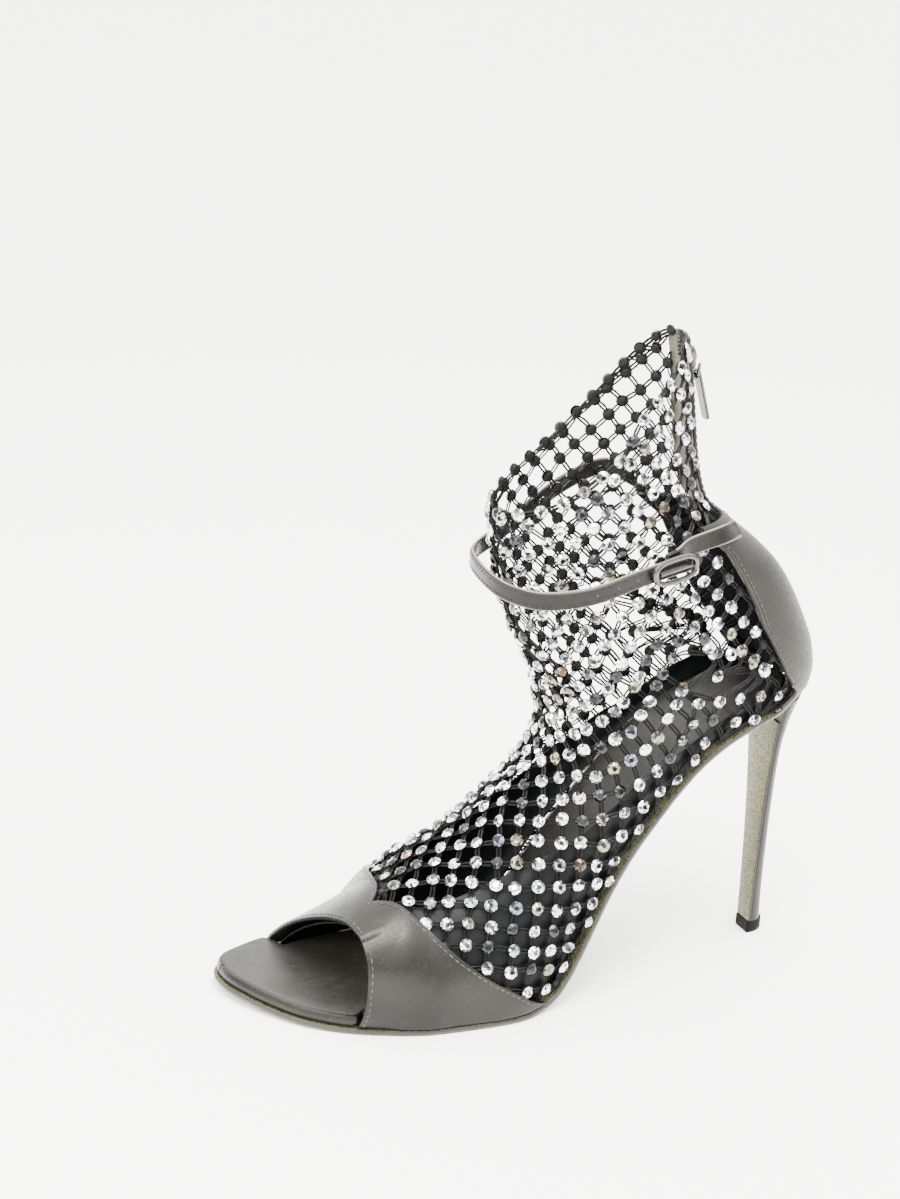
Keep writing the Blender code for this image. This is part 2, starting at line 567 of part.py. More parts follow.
def zipper(group, finishes):
    """Leather strips beside the back zip, its closed chain, the slider with its bail and the tab."""
    rows = np.linspace(*ZIP_ROWS, 26)
    girths = np.array([half_girth(row) for row in rows])[:, None]
    across_strip = np.linspace(0, 1, 8)
    for name, side in (("zip_strip_outer", 1), ("zip_strip_inner", -1)):
        share = 1 - (ZIP_OPENING / 2 + TAPE_WIDTH * across_strip) / girths
        if side > 0:
            share = share[:, ::-1]
        row = np.broadcast_to(rows[:, None], share.shape)
        grid = raised(row, side * share, 1.7 * GAP)
        sheet(name, grid, ZIP_TAPE_WALL, finishes["tape"], group)

    chain_rows = np.linspace(COUNTER_TOP_ROW + 0.2, SLIDER_ROW, 12)
    half = ZIP_OPENING / 2 - 3 * GAP
    rings = []
    for row in chain_rows:
        point, _, out = seam_frame(row)
        wide = np.array([0, half, 0])
        near, far = out * -0.6, out * (CHAIN_WALL - 0.6)
        rings.append([point - wide + near, point + wide + near, point + wide + far, point - wide + far])
    loft("zip_chain", rings, finishes["metal"], group)

    point, up, out = seam_frame(SLIDER_ROW)
    length, width, thick = SLIDER
    foot = GAP + ZIP_TAPE_WALL + GAP
    rings = []
    for step, grow in ((-.5, .7), (-.38, .92), (0, 1), (.38, 1), (.5, .8)):
        middle = point + up * length * step
        wide = np.array([0, width / 2 * grow, 0])
        near, far = out * (foot + 0.2), out * (foot + 0.2 + thick * (0.6 + 0.4 * grow))
        rings.append([middle - wide + near, middle + wide + near, middle + wide + far, middle - wide + far])
    loft("zip_slider", rings, finishes["metal"], group)

    top = foot + 0.2 + thick + GAP + BAIL_WIRE / 2
    base = point + out * top - up * length * 0.3
    hinge = point + out * (top - 1.0) - up * (length / 2 + BAIL_DROP)
    side_way = np.array([0, PULL_WIDTH / 2 + GAP + BAIL_WIRE / 2, 0])
    corner = hinge + 0.25 * (base - hinge)
    bail = [base - side_way, corner - side_way, hinge - side_way,
            hinge + side_way, corner + side_way, base + side_way]
    tube("zip_bail", bail, BAIL_WIRE / 2, finishes["metal"], group)

    down = np.array([-math.sin(PULL_LEAN), 0, -math.cos(PULL_LEAN)])
    back = np.array([down[2], 0, -down[0]])
    loop = BAIL_WIRE / 2 + GAP + PULL_WALL / 2
    turns = np.linspace(math.radians(65), math.radians(360), 13)
    path = [hinge + loop * (back * math.cos(turn) + down * math.sin(turn)) for turn in turns]
    plate = path[-1]
    path += [plate + down * PULL_LENGTH * share for share in (.05, .3, .6, .9)]
    path = np.array(path)
    rings = band_rings(path, np.array([[0, 1.0, 0]]), PULL_WIDTH, PULL_WALL)
    loft("zip_pull", rings, finishes["metal"], group)


def strap_rings(side, table, count):
    """Rings of a flat strap: it starts on the counter's top corner and then follows a table."""
    lift = GAP + COUNTER_WALL + 4 * GAP + STRAP_WALL / 2
    ends = np.array([raised(STRAP_ROW, side * share, lift) for share in STRAP_ENDS])
    rise = np.array([upper(STRAP_ROW + .2, side * share) - upper(STRAP_ROW - .2, side * share)
                     for share in STRAP_ENDS])
    rise /= np.linalg.norm(rise, axis=1, keepdims=True)
    line = SHAFT_HEIGHT * np.array([table["x"], table["y"], table["z"]]).T
    lean = np.array(table["lean"])[:, None]
    ways = np.vstack([rise, lean * rise[-1] + (1 - lean) * [0, 0, 1]])
    course = through(np.hstack([np.vstack([ends, line]), ways]), count)
    path, ways = course[:, :3], course[:, 3:]
    return path, band_rings(path, ways, STRAP_WIDTH, STRAP_WALL)


def strap(group, finishes):
    """The slack ankle strap, the buckle's tab, the oval buckle and its prong."""
    inner, rings = strap_rings(-1, STRAP_LINE, 70)
    loft("ankle_strap", rings, finishes["strap"], group)
    loft("buckle_tab", strap_rings(1, TAB_LINE, 16)[1], finishes["strap"], group)

    lengths = np.append(0, np.cumsum(np.linalg.norm(np.diff(inner, axis=0), axis=1)))
    middle_at = lengths[-1] - BUCKLE_BACK
    reach = BUCKLE_LENGTH / 5
    back_end, middle, front_end = [
        np.array([np.interp(at, lengths, inner[:, k]) for k in range(3)])
        for at in (middle_at - reach, middle_at, middle_at + reach)
    ]
    ahead = front_end - back_end
    ahead /= np.linalg.norm(ahead)
    wide = np.array([0, 0, 1.0]) - ahead[2] * ahead
    wide /= np.linalg.norm(wide)
    out = np.cross(ahead, wide)
    out *= np.sign(out[1])
    centre = middle + out * (STRAP_WALL / 2 + GAP + BUCKLE_WIRE / 2 + 0.5)
    turns = np.linspace(0, 2 * np.pi, 32, endpoint=False)
    half_length, half_width = (BUCKLE_LENGTH - BUCKLE_WIRE) / 2, (BUCKLE_WIDTH - BUCKLE_WIRE) / 2
    power = 0.7
    oval = [
        centre
        + ahead * half_length * np.sign(np.cos(t)) * abs(np.cos(t)) ** power
        + wide * half_width * np.sign(np.sin(t)) * abs(np.sin(t)) ** power
        for t in turns
    ]
    tube("buckle_frame", oval, BUCKLE_WIRE / 2, finishes["metal"], group, closed=True)
    tip = centre - ahead * (half_length - BUCKLE_WIRE / 2 - GAP - PRONG_WIRE / 2)
    root = centre + ahead * (half_length - BUCKLE_WIRE / 2 - GAP - PRONG_WIRE / 2)
    tube("buckle_prong", [root, (root + tip) / 2, tip], PRONG_WIRE / 2, finishes["metal"], group)


def build():
    for old in list(bpy.data.objects):
        bpy.data.objects.remove(old, do_unlink=True)
    group = bpy.data.collections.new("crystal_net_peep_toe")
    bpy.context.scene.collection.children.link(group)
    leather = (.21, .195, .17)
    finishes = {
        "outsole": material("outsole_glitter", (.46, .45, .36), .45, .3),
        "platform": material("platform_leather", leather, .5, .25),
        "sock": material("sock_leather", (.25, .24, .22), .6),
        "vamp": material("vamp_leather", leather, .4, .35),
        "net": material("net_thread", (.05, .05, .05), .6),
        "lining": material("lining_mesh", (.02, .02, .02), .5),
        "counter": material("counter_leather", leather, .4, .35),
        "heel": material("heel_leather", leather, .4, .35),
        "breast": material("breast_glitter", (.46, .45, .36), .5, .3),
        "top_lift": material("top_lift_rubber", (.02, .02, .02), .6),
        "strap": material("strap_leather", leather, .4, .35),
        "tape": material("zip_leather", leather, .4, .35),
        "metal": material("silver_metal", (.6, .6, .58), .25, 1),
    }
    sole(group, finishes)
    net(group, finishes)
    lining(group, finishes)
    vamp(group, finishes)
    counter(group, finishes)
    heel(group, finishes)
    zipper(group, finishes)
    strap(group, finishes)


build()
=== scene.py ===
"""Looks of a left peep-toe stiletto: crystal net over pewter leather, glitter and nickel.

Every shape is worked out in millimetres in the frame of the part (+X to the toe, +Y to the
outer side, +Z up, origin under the heel tip) and becomes metres when its mesh is made. The net,
the toe band, the counter and the zip all lie on one surface, upper(row, across), which repeats
the formula of the part's source: row counts the sections from the peep opening (0) to the rim
(27), and across runs from the ridge (0) to the sole's edge or the back seam (+1 outer, -1 inner).
"""

import math

import bmesh
import bpy
import numpy as np
from mathutils import Matrix


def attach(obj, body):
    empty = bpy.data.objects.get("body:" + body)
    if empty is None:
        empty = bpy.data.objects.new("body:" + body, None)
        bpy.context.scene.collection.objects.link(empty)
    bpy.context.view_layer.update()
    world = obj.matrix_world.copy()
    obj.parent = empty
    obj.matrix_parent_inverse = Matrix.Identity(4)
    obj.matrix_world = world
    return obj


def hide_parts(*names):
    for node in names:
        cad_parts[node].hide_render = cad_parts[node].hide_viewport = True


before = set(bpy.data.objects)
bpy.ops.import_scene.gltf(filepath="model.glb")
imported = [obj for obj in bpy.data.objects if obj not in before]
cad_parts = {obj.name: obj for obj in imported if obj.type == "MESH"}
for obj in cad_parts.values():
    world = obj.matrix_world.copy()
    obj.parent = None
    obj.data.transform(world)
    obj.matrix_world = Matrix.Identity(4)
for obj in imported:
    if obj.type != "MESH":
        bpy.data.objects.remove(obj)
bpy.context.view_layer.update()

MM = 0.001
SEED = 11

# Camera, read from the photograph: millimetres, radians and pixels of a 900 by 1199 picture
CAMERA_PLACE = (436.25, 648.15, 396.72)
CAMERA_YAW, CAMERA_PITCH, CAMERA_ROLL = -2.0048, -0.3342, 0.0505
PHOTO_WIDTH, FOCAL_PIXELS, SENSOR = 900, 2200.0, 36.0
PAPER_HALF = 12.0          # metres from the middle of the paper to its edge
WORLD_LIGHT = (1.9, 7.4)   # strength near the horizon and overhead
LIGHT_SPAN = (0.05, 0.75)  # height of the sky between which it grows
LIGHT_AIM = (0.08, 0.0, 0.1)
SOFT_LIGHTS = (            # name, place in metres, side in metres, watts
    ("overhead_softbox", (0.15, 0.35, 1.2), 0.7, 40),
    ("front_softbox", (0.95, 0.55, 0.65), 0.5, 14),
)
SIDES = ((1, "outer"), (-1, "inner"))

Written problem
Scan the lines above for "empty", then copy every one that has it.

Final result
    empty = bpy.data.objects.get("body:" + body)
    if empty is None:
        empty = bpy.data.objects.new("body:" + body, None)
        bpy.context.scene.collection.objects.link(empty)
    obj.parent = empty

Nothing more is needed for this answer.